A view of a tailings dam owned by Brazilian miner Vale that burst, in Brumadinho, Brazil, January 26 2019. Picture: REUTERS/ADRIANO MACHADO
A view of a tailings dam owned by Brazilian miner Vale that burst, in Brumadinho, Brazil, January 26 2019. Picture: REUTERS/ADRIANO MACHADO

For months since Vale’s dam disaster, some of Brazil’s biggest investors snatched up shares in a bet they’d bounce back and then keep rising.

A year later, the gamble paid off, but with a caveat: the stock rebounded, but Vale’s reputation hasn’t — and that’s the problem. While the world’s largest iron-ore producer has like all miners struggled with environmental issues in the past, there’s no denying that a company’s green credentials suddenly matter now more than ever.

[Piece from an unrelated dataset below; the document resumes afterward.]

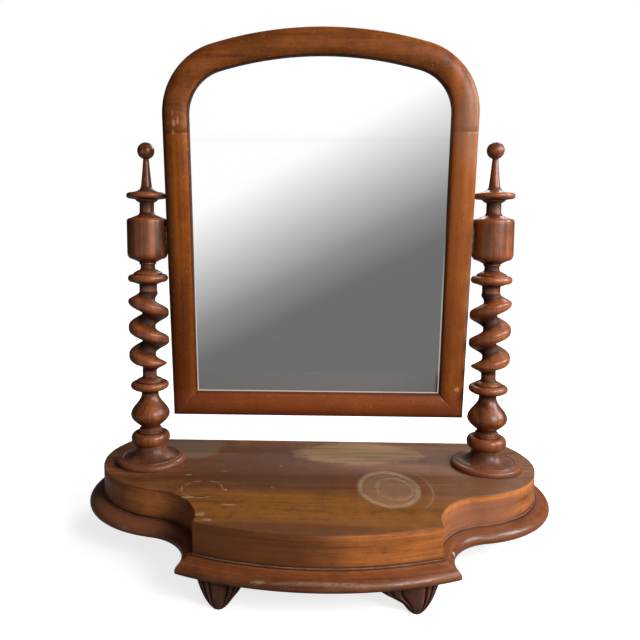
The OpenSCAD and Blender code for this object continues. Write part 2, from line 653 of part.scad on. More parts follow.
// Section of the moulding: distance in from the outer edge, then height towards the front
section = concat(
    [[0, frame_back], [0, frame_edge / 2]],
    [for (i = [1:13]) let (a = 180 * i / 14)
        [frame_w / 2 * (1 - cos(a)), frame_edge / 2 + frame_dome * sin(a)]],
    [[frame_w, frame_edge / 2], [frame_w, glass_face], [rebate_in, glass_face], [rebate_in, frame_back]]);
// Straight length of moulding along +Y, its outer edge on x = out
module moulding(out, l) translate([0, l, 0]) rotate([90, 0, 0]) linear_extrude(l)
    polygon([for (p = section) [out - p[0], p[1]]]);
// Moulding carried round an arc: one ring of points for each angle, about a centre at an outer radius
function bend(c, r, a) = [for (i = [len(section) - 1:-1:0])
    [c.x + (r - section[i][0]) * cos(a), c.y + (r - section[i][0]) * sin(a), section[i][1]]];

// Outline of the arched frame, drawn in by g
module arch(g) {
    w = frame_half - g;
    bend = shoulder_r - g;
    t = crown_c + (crown_r - g) * [sin(crown_a), cos(crown_a)];
    shoulder_c = [frame_half - shoulder_r, spring_up];
    polygon([[-w, g - frame_below], [w, g - frame_below], [w, spring_up], shoulder_c, t, [-t.x, t.y],
        [-shoulder_c.x, shoulder_c.y], [-w, spring_up]]);
    for (s = [-1, 1]) translate([s * shoulder_c.x, shoulder_c.y]) circle(bend);
    intersection() {
        translate(crown_c) circle(crown_r - g);
        translate([-t.x, t.y - tiny]) square([2 * t.x, crown_r]);
    }
}

// Places of the backboard's pins on the line drawn in by g
function rim_points(g) = concat(
    [for (s = [-1, 1], u = [0.12, 0.5, 0.88])
        [s * (frame_half - g), -frame_below + g + u * (frame_below - g + joint_up)]],
    [for (u = [-0.55, 0, 0.55]) [u * (frame_half - g), g - frame_below]],
    [for (s = [-1, 1]) let (r = shoulder_r - g)
        [s * (frame_half - shoulder_r + r * cos(42)), spring_up + r * sin(42)]],
    [for (a = [-0.75, 0, 0.75]) crown_c + (crown_r - g) * [sin(a * crown_a), cos(a * crown_a)]]);
pin_spots = rim_points(rebate_in - backboard_lap / 2);
module pin_rooms() for (q = pin_spots) translate([q.x, q.y, frame_back - backboard_t - 1])
    cylinder(d = pin_d + 2 * fit_play, h = pin_l + 1.3, $fn = 24);

// Dowels stand in the joints of the arch, keys lie across the bottom corners
dowel_z = frame_back + frame_edge * 0.42;
module dowel_places() both_sides() for (w = [0.27, 0.6])
    translate([frame_half - w * rebate_in, joint_up, dowel_z]) rotate([90, 0, 0]) children();
module dowel_rooms() dowel_places() translate([0, 0, -dowel_l / 2 - 0.3])
    cylinder(d = dowel_d + 2 * fit_play, h = dowel_l + 0.6);
module key(play) translate([0, 0, dowel_z - key_t / 2 - play]) linear_extrude(key_t + 2 * play) polygon([
    [frame_half, -frame_below], [frame_half, key_w - frame_below], [frame_half - key_w, -frame_below]]);
module key_rooms() both_sides() key(fit_play);

// The arched head in one piece: a short straight end, a shoulder, the crown, and the same again
module frame_arch() color(mahogany) hang() difference() {
    steps = 16;
    turn = 90 - crown_a;
    shoulder_c = [frame_half - shoulder_r, spring_up];
    foot = bend([0, joint_up], frame_half, 0);
    end = bend([0, joint_up], frame_half, 180);
    mid = [frame_half - frame_w * 0.36, joint_up, glass_face + 0.5];
    loft(concat(
        [draw_in(foot, mid, 0.04), foot],
        [for (i = [0:steps]) bend(shoulder_c, shoulder_r, turn * i / steps)],
        [for (i = [1:steps]) bend(crown_c, crown_r, turn + 2 * crown_a * i / steps)],
        [for (i = [1:steps])
            bend([-shoulder_c.x, shoulder_c.y], shoulder_r, 90 + crown_a + turn * i / steps)],
        [end, draw_in(end, [-mid.x, mid.y, mid.z], 0.04)]));
    dowel_rooms();
    pin_rooms();
}

// Right stile, from its mitre up to the joint with the arch
module stile() difference() {
    intersection() {
        translate([0, -frame_below, 0]) moulding(frame_half, frame_below + joint_up);
        translate([0, 0, frame_back - 1]) linear_extrude(frame_edge + frame_dome + 2) polygon([
            [frame_half + 1, -frame_below - 1], [frame_half + 1, joint_up],
            [frame_half - frame_w - 1, joint_up], [frame_half - frame_w - 1, frame_w + 1 - frame_below]]);
    }
    translate([frame_half, 0, 0]) rotate([0, -90, 0]) translate([0, 0, -1])
        cylinder(d = stud_d + 2 * (stud_play + socket_wall + fit_play), h = stud_l + 1.5);
    for (s = [-1, 1]) translate([frame_half + plate_t, s * plate_screw_up, 0]) rotate([0, -90, 0])
        screw_room(plate_screw_d, plate_screw_l);
    dowel_rooms();
    key_rooms();
    pin_rooms();
}
module frame_stile_right() color(mahogany) hang() stile();
module frame_stile_left() color(mahogany) hang() mirror([1, 0, 0]) stile();

module frame_rail() color(mahogany) hang() difference() {
    intersection() {
        translate([-frame_half, 0, 0]) rotate([90, 0, 90]) linear_extrude(2 * frame_half)
            polygon([for (p = section) [p[0] - frame_below, p[1]]]);
        translate([0, 0, frame_back - 1]) linear_extrude(frame_edge + frame_dome + 2) polygon([
            [-frame_half, -frame_below], [frame_half, -frame_below],
            [frame_half - frame_w, frame_w - frame_below], [frame_w - frame_half, frame_w - frame_below]]);
    }
    key_rooms();
    pin_rooms();
}
module frame_dowels() color(pine) hang() dowel_places()
    translate([0, 0, -dowel_l / 2]) cylinder(d = dowel_d, h = dowel_l);
module corner_keys() color(mahogany) hang() both_sides() key(0);

module mirror_glass() color("#c9ced2") hang() translate([0, 0, glass_back]) linear_extrude(glass_t)
    arch(rebate_in + glass_play);

// Blocks behind the glass, along the walls of the rebate
block_spots = concat(
    [for (s = [-1, 1], u = [0.15, 0.5, 0.85]) [s * (frame_half - rebate_in - block_w / 2),
        -frame_below + rebate_in + u * (frame_below - rebate_in + joint_up), 90]],
    [for (u = [-0.6, 0, 0.6]) [u * (frame_half - rebate_in), rebate_in + block_w / 2 - frame_below, 0]],
    [for (a = [-0.6, 0.6]) let (r = crown_r - rebate_in - block_w / 2 - 0.3)
        [r * sin(a * crown_a), crown_c.y + r * cos(a * crown_a), -a * crown_a]]);
module glass_blocks() color(pine) hang() for (q = block_spots)
    translate([q.x, q.y, frame_back]) rotate([0, 0, q[2]])
        translate([-block_l / 2, -block_w / 2, 0]) cube([block_l, block_w, glass_back - frame_back]);

module backboard() color(pine) hang() difference() {
    translate([0, 0, frame_back - backboard_t]) linear_extrude(backboard_t) arch(rebate_in - backboard_lap);
    pin_rooms();
}
module backboard_pins() color(steel) hang() for (q = pin_spots)
    translate([q.x, q.y, frame_back - backboard_t]) {
        translate([0, 0, -0.6]) cylinder(d = pin_d * 2.4, h = 0.6, $fn = 24);
        cylinder(d = pin_d, h = pin_l, $fn = 24);
    }

// Brass plate on the edge of a stile, with the socket that turns on the stud
module frame_swivel() translate([frame_half + plate_t, 0, 0]) rotate([0, -90, 0]) difference() {
    union() {
        translate([-plate_w / 2, -plate_h / 2, 0]) cube([plate_w, plate_h, plate_t]);
        cylinder(d = stud_d + 2 * (stud_play + socket_wall), h = stud_l + plate_t);
    }
    translate([0, 0, -1]) cylinder(d = stud_d + 2 * stud_play, h = stud_l + 1.3);
    for (s = [-1, 1]) translate([0, s * plate_screw_up, 0]) screw_room(plate_screw_d, plate_screw_l);
}
module frame_swivel_right() color(brass) hang() frame_swivel();
module frame_swivel_left() color(brass) hang() mirror([1, 0, 0]) frame_swivel();
module frame_swivel_screws() color(steel) hang() both_sides() for (s = [-1, 1])
    translate([frame_half + plate_t, s * plate_screw_up, 0]) rotate([0, -90, 0])
        wood_screw(plate_screw_d, plate_screw_l);

base_board();
board_moulding();
plinth_front();
plinth_side_left();
plinth_side_right();
plinth_back();
top_board();
post_blocks();
glue_blocks();
base_screws();
post_screws();
foot_front_left();
foot_front_right();
foot_back_left();
foot_back_right();
post_base_left();
post_base_right();
post_left();
post_right();
post_swivel_left();
post_swivel_right();
post_swivel_screws();
frame_arch();
frame_stile_left();
frame_stile_right();
frame_rail();
frame_dowels();
corner_keys();
mirror_glass();
glass_blocks();
backboard();
backboard_pins();
frame_swivel_left();
frame_swivel_right();
frame_swivel_screws();
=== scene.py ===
# %% [markdown]
# # A dressing table mirror in mahogany
#
# An arched glass swings between two posts with a turned twist, on a low base with a bowed front. The CAD
# model fixes every size and joint. This lesson makes the surfaces: true curves where the CAD has flat
# facets, softened edges, wood grain, polish and wear. It works in millimetres, as the maker would, and turns
# them to metres at the last moment.

# %% Load the frame
import math
import bmesh
import bpy
import numpy as np
from mathutils import Matrix, Vector


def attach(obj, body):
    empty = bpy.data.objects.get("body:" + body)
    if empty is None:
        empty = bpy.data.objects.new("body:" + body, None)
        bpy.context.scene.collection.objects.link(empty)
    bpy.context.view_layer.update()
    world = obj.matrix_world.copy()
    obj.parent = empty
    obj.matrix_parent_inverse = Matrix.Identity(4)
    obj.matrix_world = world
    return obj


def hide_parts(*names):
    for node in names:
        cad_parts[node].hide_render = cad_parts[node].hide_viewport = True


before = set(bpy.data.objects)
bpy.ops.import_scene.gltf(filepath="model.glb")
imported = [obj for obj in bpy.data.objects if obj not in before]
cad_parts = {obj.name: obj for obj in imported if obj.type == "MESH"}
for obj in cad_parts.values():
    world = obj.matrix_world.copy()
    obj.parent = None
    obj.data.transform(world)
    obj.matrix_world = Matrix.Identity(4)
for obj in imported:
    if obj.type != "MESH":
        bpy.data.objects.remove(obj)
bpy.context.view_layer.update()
MM = 0.001

# %% [markdown]
# ## Sizes
# They repeat the named values of the CAD source, because this script reads nothing but the packed model.

# %% Sizes in millimetres
POST_X = 225.0
POST_Y = 64.5
BOARD_Z = 36.0
PLINTH_Z = 51.0
TOP_Z = 87.0
TOP_T = 7.0
PIVOT_Z = 387.5
LEAN = math.radians(6.5)
FRAME_HALF = 197.1
FRAME_W = 33.0
FRAME_BELOW = 242.0
JOINT_UP = 135.0
SPRING_UP = 156.0
print("post axes at x = +-", POST_X, "and y =", POST_Y)

# %% [markdown]
# ## Shader maths as Python
# A material is a graph of small nodes. Wiring sums and products by hand hides the idea, so one class wraps a
# socket and lets +, -, *, / and ** add the Math nodes. The same class also serves the Geometry Nodes trees.

# %% A socket that can be calculated with
class Wire:
    def __init__(self, graph, socket):
        self.graph = graph
        self.socket = socket

    def maths(self, operation, *others, swap=False):
        values = [self, *others]
        if swap:
            values.reverse()
        return self.graph.node("ShaderNodeMath", {"operation": operation}, dict(enumerate(values)))

    def __add__(self, other):
        return self.maths("ADD", other)

    def __sub__(self, other):
        return self.maths("SUBTRACT", other)

    def __rsub__(self, other):
        return self.maths("SUBTRACT", other, swap=True)

    def __mul__(self, other):
        return self.maths("MULTIPLY", other)

    def __truediv__(self, other):
        return self.maths("DIVIDE", other)

    def __rtruediv__(self, other):
        return self.maths("DIVIDE", other, swap=True)

    def __pow__(self, other):
        return self.maths("POWER", other)

    __radd__ = __add__
    __rmul__ = __mul__

    def smooth(self, low, high):
        """0 below low, 1 above high, with a soft step between them."""
        values = {"Value": self, "From Min": low, "From Max": high}
        return self.graph.node("ShaderNodeMapRange", {"interpolation_type": "SMOOTHSTEP"}, values)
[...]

“With sustainability growing in importance by the day for the global investor, my big concern now relates to the long term and whether Vale is going to be able to change its image,” said Leonardo Rufino, portfolio manager at Pacifico Gestao de Recursos. “Because if it can’t, the risk is that Vale ends up being a cheap stock forever.”

Pacifico, along with SPX Capital and Vinland Capital, were among asset managers that scooped up Vale stock after the dam break in January 2019 wiped out a quarter of the company’s market value. Though Tuesday marked an important milestone for Vale as shares closed at their highest since the accident, a look at the miner’s valuation tells a different story. Vale still trades at a discount of at least 20% to peers BHP Group Ltd and Rio Tinto Plc, based on enterprise-value-to-expected-ebitda ratio.

Exposure to Vale shares and holding company Bradespar SA at Pacifico Acoes, a fund that Rufino helps manage, rose to about 12% of assets at its peak from 8% at about the time of the dam break. The fund has since sold its position in Bradespar, but Vale is still among its top five holdings.

Generating cash

If all else were equal, Vale’s fundamentals would signal that the stock has more room to run, Rufino said. He still believed further gains were in its future. The company’s generating cash, and analysts from Bradesco, Scotiabank and Goldman Sachs see a good chance of dividends being reinstated this year. Rufino said the nuts-and-bolts fallout from the Brumadinho disaster, including potential liabilities and the hit to output, was “mostly priced in”.

Vale has taken several steps to clean up its image in the aftermath. It replaced its CEO, committed to decommissioning the type of dams that faltered and built a treatment plant to clean up polluted water. At investor meetings last month, it focused on green initiatives, including projects to help it become carbon neutral, and also launched an ESG website. The company declined to comment for this article.

“The company’s been careful, taking a lot of provisions and focusing on handling the problem,” said Rufino, who helps oversee 2.2bn reais in assets at Pacifico. “A discount to its global peers seems unjustified.”

But as the world grows more sensitive to environmental issues, money managers are ploughing more and more funds into investments that fulfil environmental, social and governance — or ESG — standards.

The Church of England dumped Vale after Brumadinho’s tragedy and blocked investments in the miner through an ethical exclusion process. And BlackRock, which upped its stake in Vale to above 5% as of December, struck an urgent note in its annual letter to corporate executives: climate change will upend global finance sooner than they might think.

CEO Larry Fink said his company would take steps to address the issue across the thousands of companies in which it invested.

Brazil’s own reputation isn’t helping Vale. President Jair Bolsonaro has questioned the need for action to combat global climate change and scoffed at his counterparts in Europe who called for him to do more to end the burning of the Amazon.

That backdrop may continue to hinder any Vale upside.

“At some point, we need to see a multiple expansion,” said Rufino.